What would be best is if, when I parked on the street, a tunnel would appear, connecting the driver’s door of my car to the balcony door of my house. A two-way waste chute, really, through which I could rise and fall, unseen by neighbors. Neighbor. The one who, as I was walking up my front steps, pulled me into her tractor beam by shouting “you called CPS” and “I will punch you in the face” and “mind your own business,” though when your business is interrupted by the sounds of a child being beaten and screaming, it’s difficult to mind.
Nevertheless, when my roommate heard it, she shouldn’t have told me, who shouldn’t have called CPS, who shouldn’t have come to their door; the neighborhood commandment of “you should mind your own business” must not be broken. Oblivious to such an argument, or accustomed to it, a child tapped me. “You haven’t been outside,” he said. “Yes, I have,” I replied, almost adding “but I won’t be anymore.”
The morning after the confrontation, I left for a wedding in upstate New York, at an hour similar to the one before God created the universe. It was so early that, in the airport terminal, there was no light through the windows; they were like the fake kind on a big box store, opaque, dark, void.
“The system is just broken,” my fellow traveler, a friend who was abused as a child, said. “When a CPS employee showed up at my house, I just wanted them to leave, I was so scared of being punished. When a teacher asked me if everything was alright at home, I said yes, but I kept thinking, can’t you make it stop? Whether you report it, or you don’t, it’s terrible.”

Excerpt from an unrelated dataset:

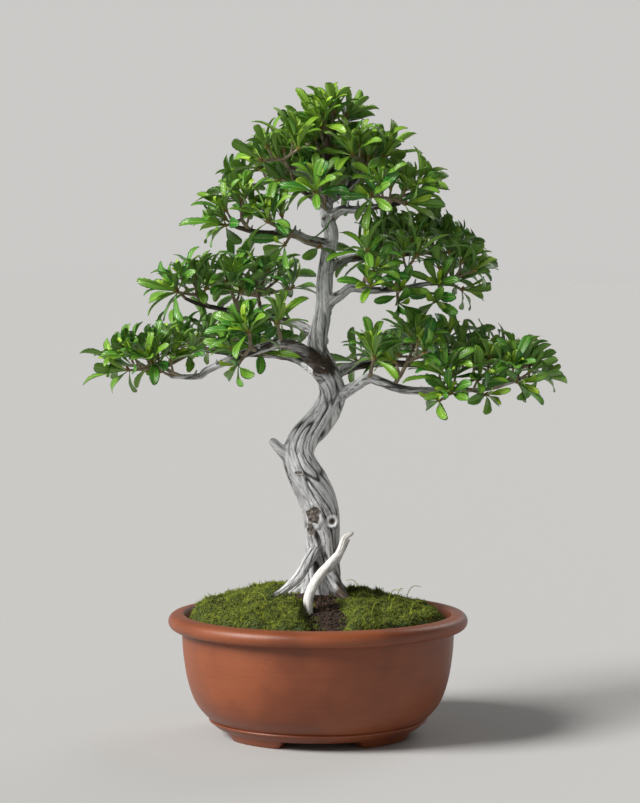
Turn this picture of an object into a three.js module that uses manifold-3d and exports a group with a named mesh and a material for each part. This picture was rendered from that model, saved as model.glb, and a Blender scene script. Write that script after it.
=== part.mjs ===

“My father forced me to fight competitively,” a young man told me at the reception, arranging and rearranging the food on his plate, “and you have to maintain a certain weight, so I’m mindful of calories. I still eat like a fighter.” He was thin and smiling through a wiry beard and lipstick that matched the color scheme of his sister’s bridal party. I wanted to feed him.
“You did the right thing,” a friend with children said over the phone.
Blocks before the neighborhood, my heart pounds like a headache. At the end of the street, I try to see who’s on the porch next door. I park the car in front of my house. I keep my sunglasses on. I don’t look around. I look down. I look at my keys. I open the door.